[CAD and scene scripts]
'''

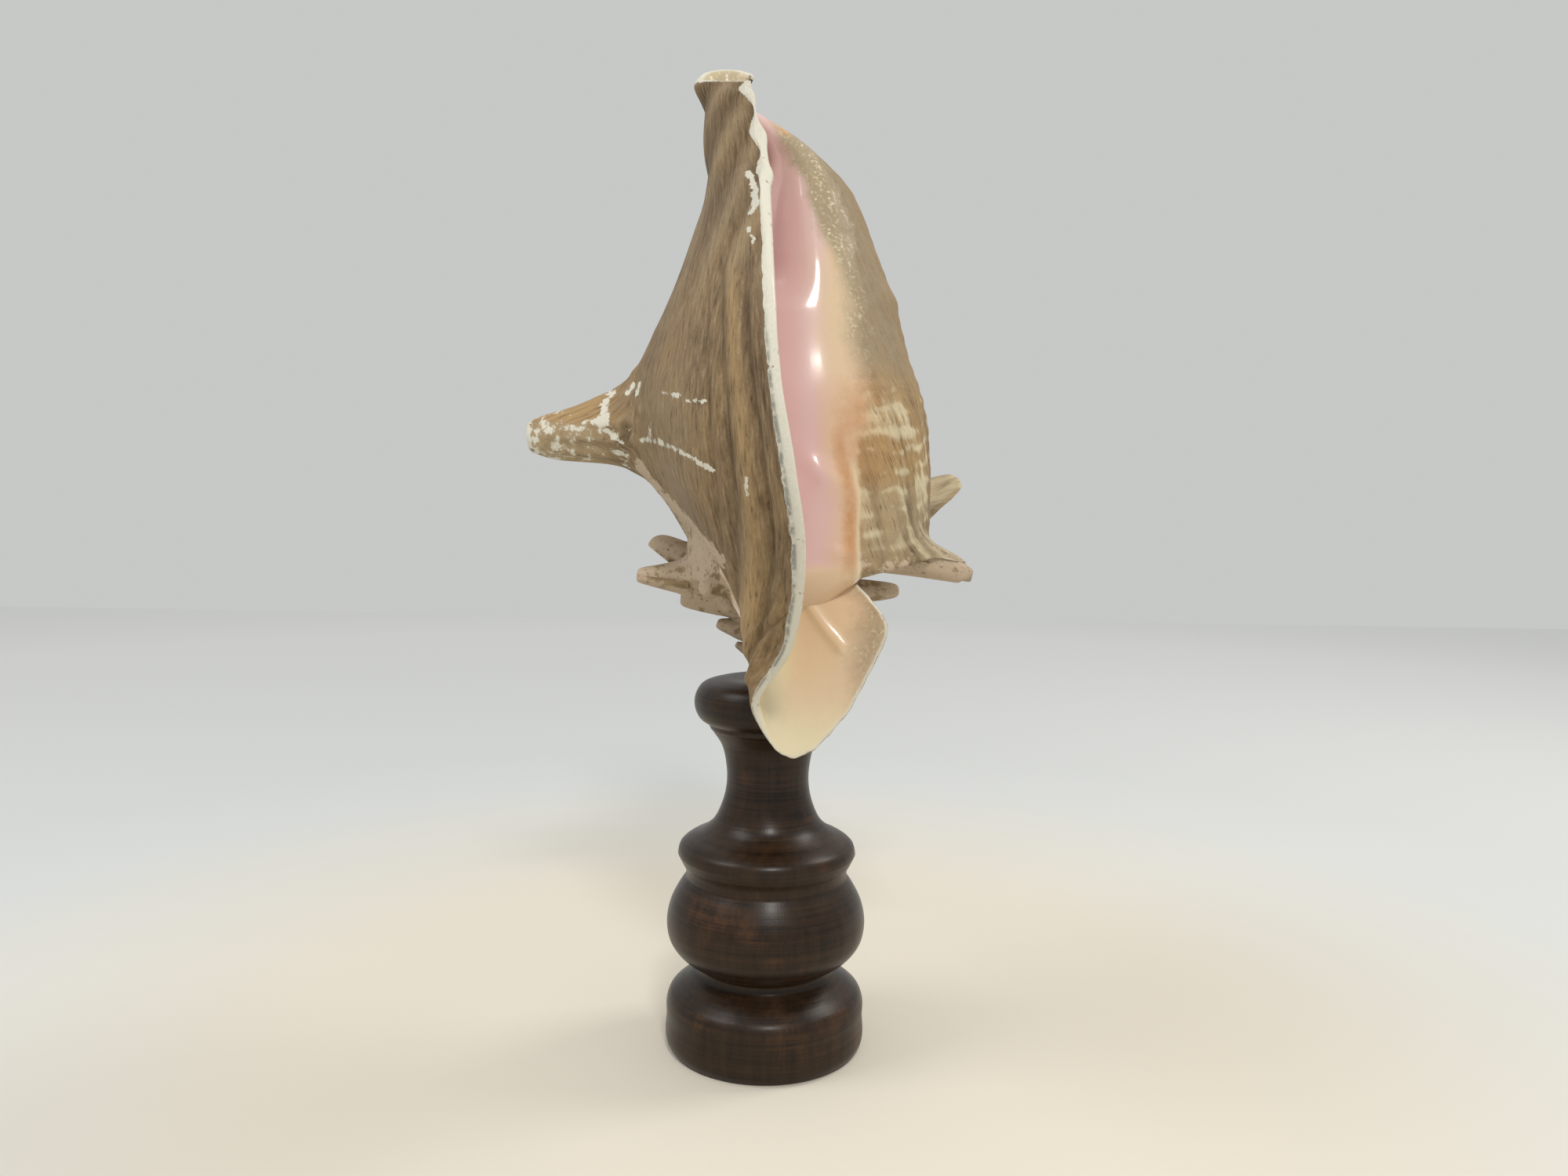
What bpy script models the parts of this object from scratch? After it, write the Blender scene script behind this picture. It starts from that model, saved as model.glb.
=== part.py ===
"""Conch shell on a turned wooden stand, in metres, +Z up.

The origin is the centre of the stand's foot. The shell stands on its spire, with its
siphonal canal at the top, its aperture towards +X and its flared lip towards -Y.
"""

import math

import bmesh
import bpy
import numpy as np

MM = 0.001
COLLECTION = "conch_shell_on_stand"

# Fineness of the faceted solids.
STAND_SEGMENTS = 28
BODY_COLUMNS = 40
BODY_ROWS = 36
LIP_COLUMNS = 18
LIP_ROWS = 32
SPINE_SIDES = 8

# Stand: (radius, height) in mm down the outer side, one run for each turned member. Runs meet in
# a crease, and each is drawn as a smooth curve through its points.
STAND_RUNS = (
    ((4.6, 133.0), (19.0, 133.6), (24.2, 131.6), (26.4, 127.6), (26.4, 123.4), (24.4, 119.6), (21.4, 117.8)),
    ((21.4, 117.8), (21.0, 116.4), (20.2, 115.4)),
    ((20.2, 115.4), (16.9, 110.5), (15.0, 103.0), (14.7, 97.0), (16.4, 88.5), (19.8, 81.8), (24.6, 78.0), (28.6, 76.0),
     (31.4, 73.6), (32.0, 70.9)),
    ((32.0, 70.9), (30.6, 68.0), (29.2, 65.2), (28.9, 62.6)),
    ((28.9, 62.6), (31.6, 58.6), (34.6, 52.6), (35.8, 45.6), (34.6, 39.4), (31.0, 34.6), (26.4, 31.4), (24.0, 30.0)),
    ((24.0, 30.0), (24.4, 27.9), (27.2, 25.6), (31.6, 22.6), (34.6, 19.8), (35.6, 17.0), (35.6, 12.0), (35.0, 1.4),
     (34.0, 0.0)),
)
STAND_RUN_STEPS = 5
SOCKET_FLOOR_RADIUS = 3.4
SOCKET_DEPTH = 3.9

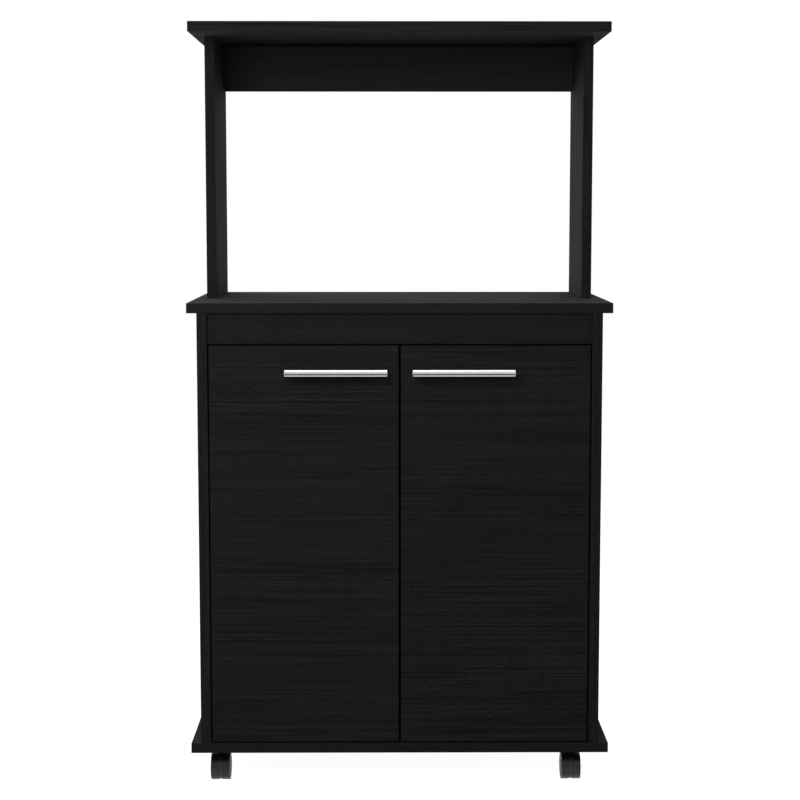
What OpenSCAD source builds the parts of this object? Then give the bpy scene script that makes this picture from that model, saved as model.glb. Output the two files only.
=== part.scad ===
// Microwave cabinet on casters: a two-door cupboard with a worktop, and an open
// hutch over it for the microwave. Millimetres, +Z up, the front faces -Y.
// The origin is on the floor, in the middle of the overall width and depth.

/* [Boards] */
// Thickness of every laminated board
board_t = 15; // [14:0.5:18]
// Thickness of the hardboard back
back_t = 3; // [2.5:0.5:5]
// Rounding of the banded board edges
board_ease = 0.6; // [0.3:0.1:1]

/* [Cupboard] */
// Width of the worktop and of the base
counter_w = 630; // [560:5:760]
// Depth of the worktop and of the base, front to back
counter_d = 360; // [340:5:450]
// How far the worktop and the base stand out past each side panel
overhang = 15; // [8:1:30]
// Height of the side panels, from the base to the worktop
panel_h = 650; // [600:5:760]
// Height of the fascia over the doors
fascia_h = 46; // [40:1:80]
// How far the fascia lies behind the front plane
fascia_recess = 6; // [2:1:12]
// Height of the shelf's underside above the base
shelf_up = 300; // [240:5:340]
// How far the shelf's front edge lies behind the front plane
shelf_set = 34; // [30:1:80]
// Gap between the shelf's ends and the side panels
shelf_gap = 1; // [0.5:0.5:2]

/* [Hutch] */
// Height of the hutch sides, from the worktop to the top board
hutch_h = 400; // [340:5:500]
// Depth of the hutch sides, front to back
hutch_side_d = 200; // [180:5:240]
// How far the hutch sides stand in front of the worktop's back edge
hutch_back_set = 10; // [0:1:20]
// How far the hutch sides stand in from the side panels' outer faces
hutch_inset = 1.5; // [0:0.5:6]
// Depth of the top board, front to back
top_d = 300; // [260:5:340]
// Height of the rail between the hutch sides
rail_h = 72; // [60:1:110]
// How far the rail stands in front of the hutch sides' back edges
rail_set = 20; // [0:1:30]

/* [Doors] */
// Gap round each door
door_gap = 2; // [1.5:0.5:4]
// Gap between the two doors
middle_gap = 3; // [2:0.5:6]
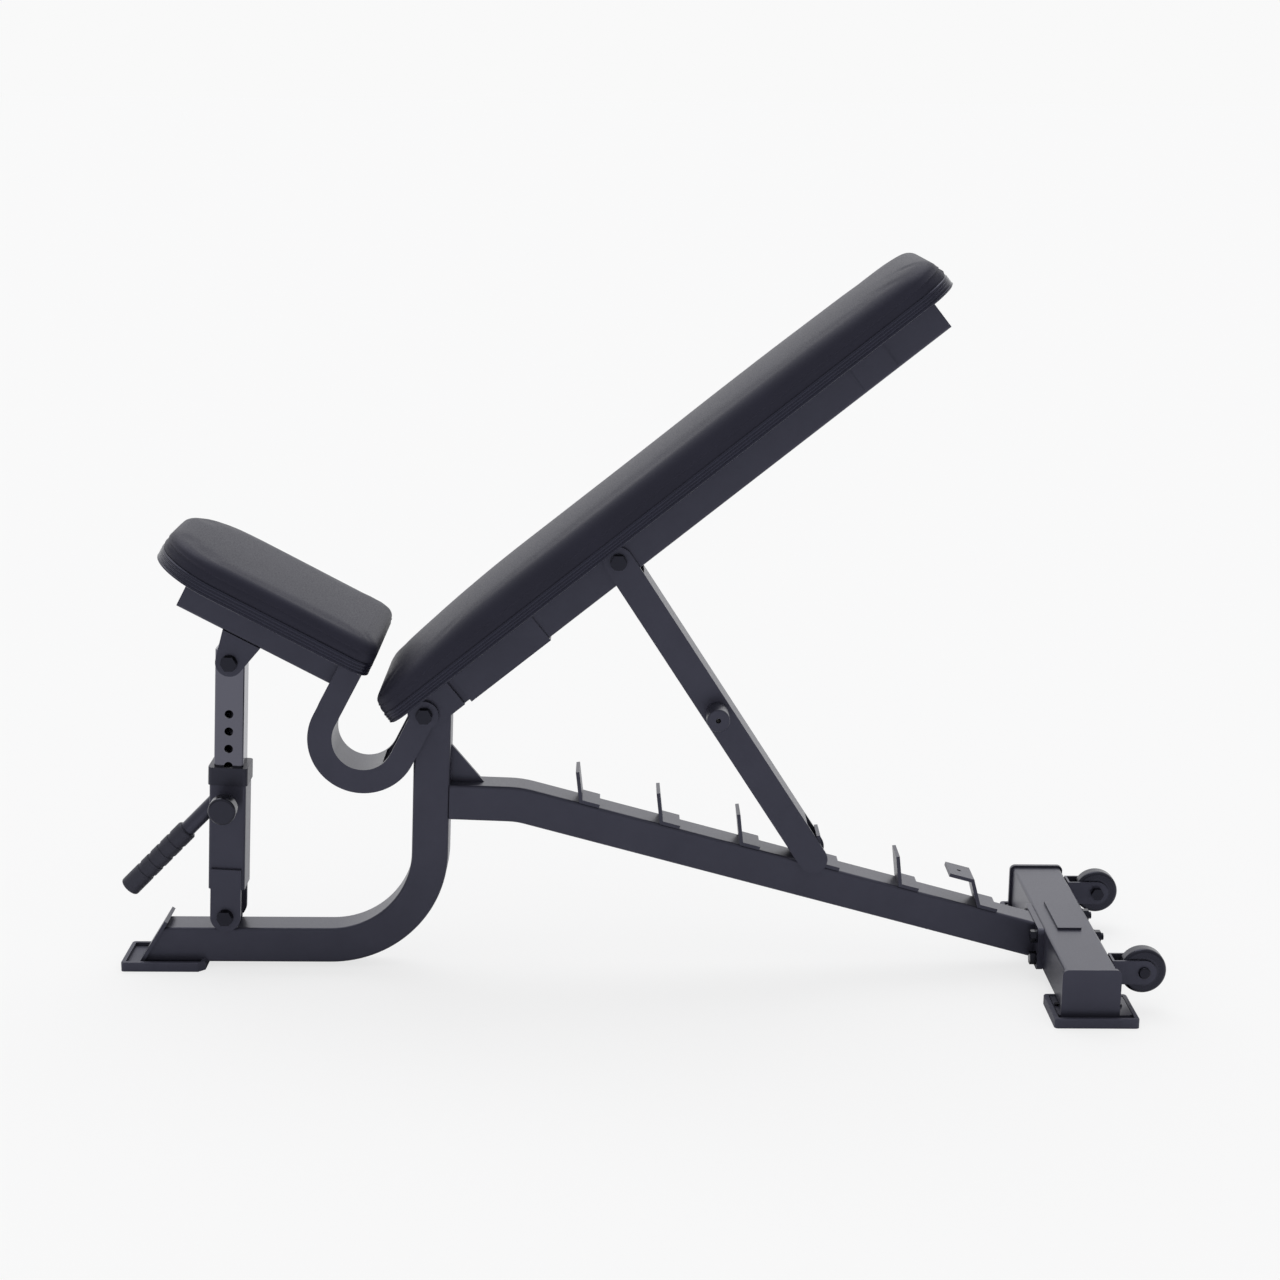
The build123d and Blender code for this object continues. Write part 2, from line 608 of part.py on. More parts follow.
def foot_screws():
    """Screws up through the front sole into the spine, and down through the legs into the trays."""
    up = FOOT_BED + TUBE_WALL + FOOT_SCREW_BITE
    screws = [screw(x, 0, FOOT_SCREW_RECESS, up) for x in FRONT_SCREWS]
    for side in (NEAR, FAR):
        screws += [screw(x, y, FOOT_HEIGHT, FOOT_BED - FOOT_SCREW_BITE) for x, y in rear_screws(side)]
    return screws


def badge_plate():
    """Blank raised plate on top of the cross tube."""
    plate = Box(BADGE_WIDTH, BADGE_LENGTH, BADGE_THICKNESS)
    plate = fillet(plate.edges().filter_by(Axis.Z), 2.0)
    return Pos(CROSS_X, 0, CROSS_TOP + BADGE_THICKNESS / 2) * plate


def wheel_brackets():
    """Folded U of two cheeks and a back plate for each transport wheel."""
    inner = WHEEL_WIDTH / 2 + BRACKET_GAP
    outer = inner + BRACKET_THICKNESS
    reach = WHEEL_X - CROSS_REAR
    frame = side_view(WHEEL_X, WHEEL_Z)
    cheek = span(-reach, 0, -BRACKET_HEIGHT / 2, BRACKET_HEIGHT / 2) + Circle(BRACKET_HEIGHT / 2)
    cheek -= Circle(AXLE_D / 2 + RUNNING_FIT)
    back = span(-reach, -reach + BRACKET_THICKNESS, -BRACKET_HEIGHT / 2, BRACKET_HEIGHT / 2)
    brackets = []
    for side in (NEAR, FAR):
        y = side * WHEEL_Y
        bracket = slab(frame, cheek, y - outer, y - inner) + slab(frame, cheek, y + inner, y + outer)
        brackets.append(bracket + slab(frame, back, y - outer, y + outer))
    return brackets


def wheel_tyre(side):
    """Solid tyre with a rounded tread."""
    profile = Circle(WHEEL_D / 2) - Circle(HUB_D / 2)
    y = side * WHEEL_Y
    tyre = slab(side_view(WHEEL_X, WHEEL_Z), profile, y - WHEEL_WIDTH / 2, y + WHEEL_WIDTH / 2)
    rims = [e for e in tyre.edges() if e.geom_type == GeomType.CIRCLE and e.radius > HUB_D / 2 + 1]
    return fillet(rims, TYRE_EDGE)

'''

# Goal
Which lines contain the word "from"? Copy each one.

# Exercise answer
What bpy script models the parts of this object from scratch? After it, write the Blender scene script behind this picture. It starts from that model, saved as model.glb.
What OpenSCAD source builds the parts of this object? Then give the bpy scene script that makes this picture from that model, saved as model.glb. Output the two files only.
// Height of the side panels, from the base to the worktop
// Height of the hutch sides, from the worktop to the top board
// How far the hutch sides stand in from the side panels' outer faces
The build123d and Blender code for this object continues. Write part 2, from line 608 of part.py on. More parts follow.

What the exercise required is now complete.